Businesses face two categories: inbound attacks targeting employees (quishing emails, fake vendor QR codes, BEC invoice fraud) and outbound risk where scammers tamper with the QR codes a business places publicly. Both expose the organization to credential theft, financial fraud, and reputational damage.

**How do quishing attacks reach corporate employees?**

Attackers embed a QR code image in a phishing email instead of a hyperlink. Because corporate email security tools scan URLs and attachments — not QR code images — the malicious link reaches the inbox undetected. Employees scan the code with their phone, which is rarely protected by corporate security controls.

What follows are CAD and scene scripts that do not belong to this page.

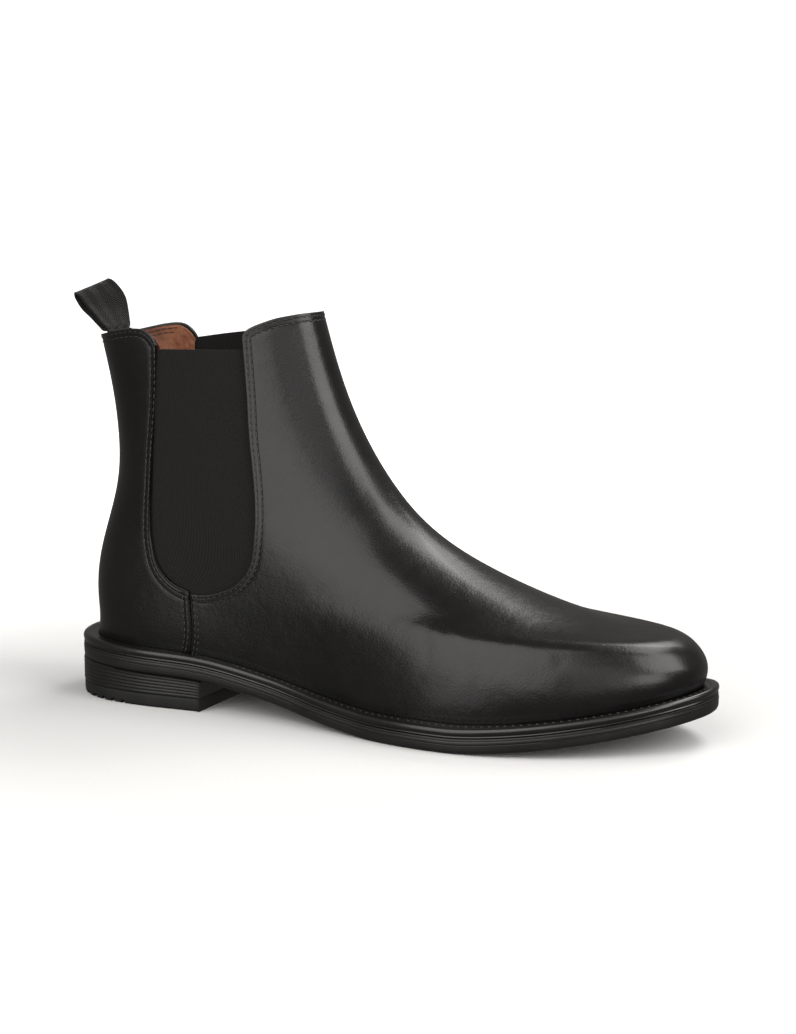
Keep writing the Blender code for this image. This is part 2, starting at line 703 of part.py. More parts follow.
def build_upper(mats):
    u, v = vamp_panel(33, 18)
    add_object("vamp", leather_panel(u, v), mats["vamp"])
    add_object("vamp_lining", lining_panel(u, v), mats["vamp_lining"])
    toe = slice(10, 23)
    add_object("toe_puff", stiffener(u[:5, toe], v[:5, toe]), mats["puff"])

    half_gap = CLEARANCE / 2 / 330
    u, v = quarter_panel(10, 18, half_gap)
    add_object("quarter_lateral", leather_panel(u, v), mats["quarter"])
    medial = dict(gore_side=shortened(GORE_BACK), top=shortened(BACK_TOP))
    u, v = quarter_panel(10, 18, half_gap, **medial)
    add_object("quarter_medial", leather_panel(1 - u[:, ::-1], v[:, ::-1]), mats["quarter"])
    u, v = quarter_panel(10, 18)
    medial_u, medial_v = quarter_panel(10, 18, **medial)
    around_u = np.hstack([-medial_u[:, :0:-1], u])
    around_v = np.hstack([medial_v[:, :0:-1], v])
    add_object("quarter_lining", lining_panel(around_u, around_v), mats["quarter_lining"])
    wings = slice(1, -1)
    counter_u = around_u[:6, wings]
    lower_wings = np.interp(np.abs(counter_u), [0, 0.03, 0.11, 0.17], [1.3, 1.26, 0.82, 0.72])
    counter_v = around_v[:6, wings] * lower_wings
    add_object("heel_counter", stiffener(counter_u, counter_v), mats["counter"])

    u, v = gore_panel(9, 13)
    under = LEATHER + CLEARANCE + STIFFENER
    depth = under - ELASTIC
    solid = shell(layer(u, v, depth), layer(u, v, under))
    add_object("gore_lateral", solid, mats["gore"])
    u, v = gore_panel(9, 13, medial["gore_side"])
    u, v = 1 - u[:, ::-1], v[:, ::-1]
    solid = shell(layer(u, v, depth), layer(u, v, under))
    add_object("gore_medial", solid, mats["gore"])

    build_back_strip(mats)


def build_back_strip(mats):
    """The strip that covers the back seam, standing on the two quarters from the welt to the top."""
    rows = 17
    foot = last_surface(0.0, 0.0)
    low = float(v_at_height(0.0, sole_top(foot[0]) + 4.8))
    v = np.linspace(low, float(top_line(BACK_TOP)(0.0)), rows)
    across = np.linspace(-1, 1, 4)
    width = STRIP_HALF_WIDTH
    u = np.zeros((rows, len(across)))
    for k in range(rows):
        near = np.linspace(-0.06, 0.06, 61)
        run = last_surface(near, np.full(61, v[k]))
        span = np.concatenate([[0], np.cumsum(np.linalg.norm(np.diff(run, axis=0), axis=1))])
        span -= np.interp(0, near, span)
        u[k] = np.interp(across * width, span, near)
    grid_v = np.repeat(v[:, None], len(across), axis=1)
    outer = layer(u, grid_v, -CLEARANCE - STRIP)
    inner = layer(u, grid_v, -CLEARANCE)
    add_object("back_strip", shell(outer, inner), mats["strip"])


# ---------------------------------------------------------------- the pull tab
def tab_hinge():
    """A point on the hinge line: over the gap between leather and lining at the back of the top line."""
    v = float(top_line(BACK_TOP)(0.0))
    rim = last_surface(0.0, v)
    between = rim - (LEATHER + CLEARANCE + STIFFENER / 2) * last_normal(0.0, v)
    return np.array([between[0], 0.0, rim[2] + TAB_AXIS_RISE])


def build_tab(mats):
    side = spline_through(TAB_LOOP)(np.linspace(0, 1, 17))
    middle = np.vstack([side, side[-2:0:-1] * (-1, 1)])
    run = np.roll(middle, -1, axis=0) - np.roll(middle, 1, axis=0)
    out = np.column_stack([run[:, 1], -run[:, 0]])
    out /= np.linalg.norm(out, axis=1, keepdims=True)
    hinge = tab_hinge()
    along = np.array([math.sin(TAB_LEAN), 0.0, math.cos(TAB_LEAN)])
    level = np.array([math.cos(TAB_LEAN), 0.0, -math.sin(TAB_LEAN)])
    side_on = np.array([0.0, 1.0, 0.0])
    turn = TAB_TWIST * np.clip(middle[:, 1:] / TAB_LOOP[-1][1], 0, 1)
    through_it = np.cos(turn) * level - np.sin(turn) * side_on
    across = np.sin(turn) * level + np.cos(turn) * side_on
    loops = []
    for offset, y in ((1, -1), (1, 1), (-1, 1), (-1, -1)):
        line = middle + out * offset * TAB_THICK / 2
        place = hinge + line[:, :1] * through_it + line[:, 1:] * along
        loops.append(place + across * (y * TAB_WIDTH / 2))
    add_object("pull_tab", ring_of(loops), mats["tab"], hinge)
    return hinge


def main():
    for obj in list(bpy.data.objects):
        bpy.data.objects.remove(obj, do_unlink=True)
    mats = {
        "rubber": material("outsole_rubber", (40, 38, 38), 0.45),
        "heel": material("heel_stack_rubber", (34, 32, 32), 0.42),
        "top_piece": material("top_piece_rubber", (27, 26, 26), 0.6),
        "welt": material("welt_rubber", (46, 43, 43), 0.35),
        "steel": material("spring_steel", (150, 150, 148), 0.35, 1.0),
        "cork": material("cork_filler", (139, 104, 70), 0.9),
        "board": material("insole_fibreboard", (150, 120, 88), 0.85),
        "foam": material("footbed_foam_grey", (120, 118, 112), 0.9),
        "sock": material("sock_liner_leather", (128, 86, 62), 0.6),
        "vamp": material("vamp_leather", (38, 36, 36), 0.28),
        "quarter": material("quarter_leather", (36, 34, 34), 0.3),
        "strip": material("back_strip_leather", (34, 32, 32), 0.3),
        "gore": material("gore_elastic", (34, 32, 31), 0.85),
        "vamp_lining": material("vamp_lining_leather", (131, 89, 66), 0.65),
        "quarter_lining": material("quarter_lining_leather", (135, 90, 66), 0.6),
        "counter": material("heel_counter_board", (168, 148, 118), 0.8),
        "puff": material("toe_puff_sheet", (186, 178, 160), 0.8),
        "tab": material("pull_tab_webbing", (42, 39, 38), 0.9),
    }
    build_bottom(mats)
    build_upper(mats)
    hinge = build_tab(mats)
    low, high = np.full(3, 1e9), np.full(3, -1e9)
    bpy.context.view_layer.update()
    for obj in bpy.data.objects:
        if obj.type == "MESH" and not obj.hide_render:
            for corner in obj.bound_box:
                point = np.array(obj.matrix_world @ Vector(corner)) / MM
                low, high = np.minimum(low, point), np.maximum(high, point)
    print("box, mm:", low.round(3), high.round(3), "hinge, mm:", (hinge + SHIFT).round(3))


if __name__ == "__main__":
    main()
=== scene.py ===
# %% [markdown]
# # A chelsea boot
# A chelsea boot is an ankle boot with no laces: a front panel (the vamp), two back
# panels (the quarters) and a piece of elastic (the gore) on each side, drawn over a
# foot-shaped form called a last and closed below by a welt, an outsole and a stacked
# heel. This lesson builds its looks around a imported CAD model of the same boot, which
# is loaded first and never changed.

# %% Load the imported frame
import math

import bpy
import numpy as np
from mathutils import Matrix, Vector, noise
from mathutils.kdtree import KDTree


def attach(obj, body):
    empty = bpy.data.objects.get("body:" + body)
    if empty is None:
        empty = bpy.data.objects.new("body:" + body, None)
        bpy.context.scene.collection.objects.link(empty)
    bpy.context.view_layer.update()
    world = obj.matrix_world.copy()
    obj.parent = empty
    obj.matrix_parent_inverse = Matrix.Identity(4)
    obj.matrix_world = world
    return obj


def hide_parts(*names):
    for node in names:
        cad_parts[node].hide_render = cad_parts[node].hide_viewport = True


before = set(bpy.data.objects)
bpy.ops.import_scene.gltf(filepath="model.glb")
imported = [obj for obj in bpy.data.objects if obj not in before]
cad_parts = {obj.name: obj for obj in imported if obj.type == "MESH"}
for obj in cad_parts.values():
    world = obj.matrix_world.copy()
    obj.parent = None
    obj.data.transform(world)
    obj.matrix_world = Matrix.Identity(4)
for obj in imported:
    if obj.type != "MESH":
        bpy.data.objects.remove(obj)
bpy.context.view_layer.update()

bpy.ops.object.select_all(action="DESELECT")

# %% [markdown]
# ## Working in last coordinates
# Bootmakers measure from the back of the sole, so every piece is drawn in
# millimetres with x = 0 at the back of the outsole, and one function moves the
# points into the frame of the CAD model, in metres.

# %% Millimetres to the frame
SHIFT = np.array([-150.749, 1.540, 0.0])
MM = 0.001
CLEARANCE = 0.3
LEATHER = 1.4
LINING = 0.9
OUTSOLE_THICK = 6.8
HEEL_BREAST_X = 77.0
TOP_PIECE_THICK = 6.2
HINGE = np.array([14.541, 0.0, 170.209])  # the pull tab's fold line


def placed(points):
    """Last coordinates in millimetres to the frame in metres."""
    return (np.asarray(points, float) + SHIFT) * MM


def smooth_step(value, low, high):
    share = np.clip((value - low) / (high - low), 0, 1)
    return share * share * (3 - 2 * share)


def bell(value, width):
    return np.exp(-((value / width) ** 2))


# %% [markdown]
# ## The last
# A last is one smooth closed form, so it is a single surface S(u, v): u goes round
# from the back seam over the lateral side, toe and medial side, and v climbs from the
# sole to past the top line. Sixteen columns of control points on eight rings are
# blended with cubic B-spline weights. Every leather piece is then cut from this one
# surface, as the real panels are drawn over one last, and so their edges always meet.

# %% Curves
OUTLINE = [
    (0, 0), (4.5, -19), (18, -32), (42, -37.5), (78, -37), (115, -38.5), (150, -46),
    (185, -54), (215, -55), (245, -48.5), (272, -36.5), (293, -21), (303.5, -6),
    (306, 7), (302.5, 20), (292, 32.5), (273, 44), (247, 51), (215, 52), (180, 46),
    (145, 37), (110, 32.5), (78, 34.5), (42, 37), (18, 32), (4.5, 19),
]
SOLE_PROFILE = [
    (0, 17.6), (40, 15.8), (77, 14.2), (108, 9.4), (138, 3.6), (160, 0.7), (175, 0.0),
    (207, 0.0), (240, 3.0), (272, 8.0), (306, 15.0),
]


def spline_through(points, closed=False):
    """Catmull-Rom curve through the points, as a function of the share of the way."""
    pts = np.asarray(points, float)
    count = len(pts)
    if not closed:
        pts = np.vstack([2 * pts[0] - pts[1], pts, 2 * pts[-1] - pts[-2]])

    def at(share):
        share = np.atleast_1d(np.asarray(share, float))
        spans = count if closed else count - 1
        place = (share % 1.0) * spans if closed else np.clip(share, 0, 1) * spans
        i = np.minimum(place.astype(int), spans - 1)
        t = (place - i)[:, None]
        if closed:
            p0, p1, p2, p3 = (pts[(i + k) % count] for k in (-1, 0, 1, 2))
        else:
            p0, p1, p2, p3 = (pts[i + k] for k in (0, 1, 2, 3))
        return 0.5 * (
            2 * p1 + (p2 - p0) * t + (2 * p0 - 5 * p1 + 4 * p2 - p3) * t**2
            + (3 * p1 - p0 - 3 * p2 + p3) * t**3
        )

    return at


def height_curve(points):
    line = spline_through(points)(np.linspace(0, 1, 400))
    return lambda x: np.maximum(np.interp(x, line[:, 0], line[:, 1]), 0)


sole_bottom = height_curve(SOLE_PROFILE)


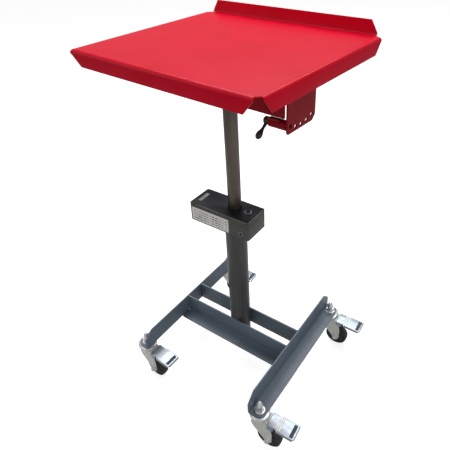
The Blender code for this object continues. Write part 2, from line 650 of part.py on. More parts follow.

**Can a QR code scam cause a business wire transfer fraud?**

Yes. Business email compromise (BEC) attackers increasingly include QR codes on fake invoices. The code directs an accounts-payable employee to a lookalike vendor portal that collects banking credentials or redirects a payment. The FBI's 2023 IC3 report recorded $2.9 billion in BEC losses — QR codes are an accelerating vector.

**How can businesses protect employees from QR code phishing?**

The highest-impact steps are: train employees to treat any QR code in an email as inherently suspicious; require pre-scan URL preview and verification against the vendor's known domain; and deploy a QR code safety scanner like QRsafer on corporate or BYOD mobile devices to check destinations before the page loads.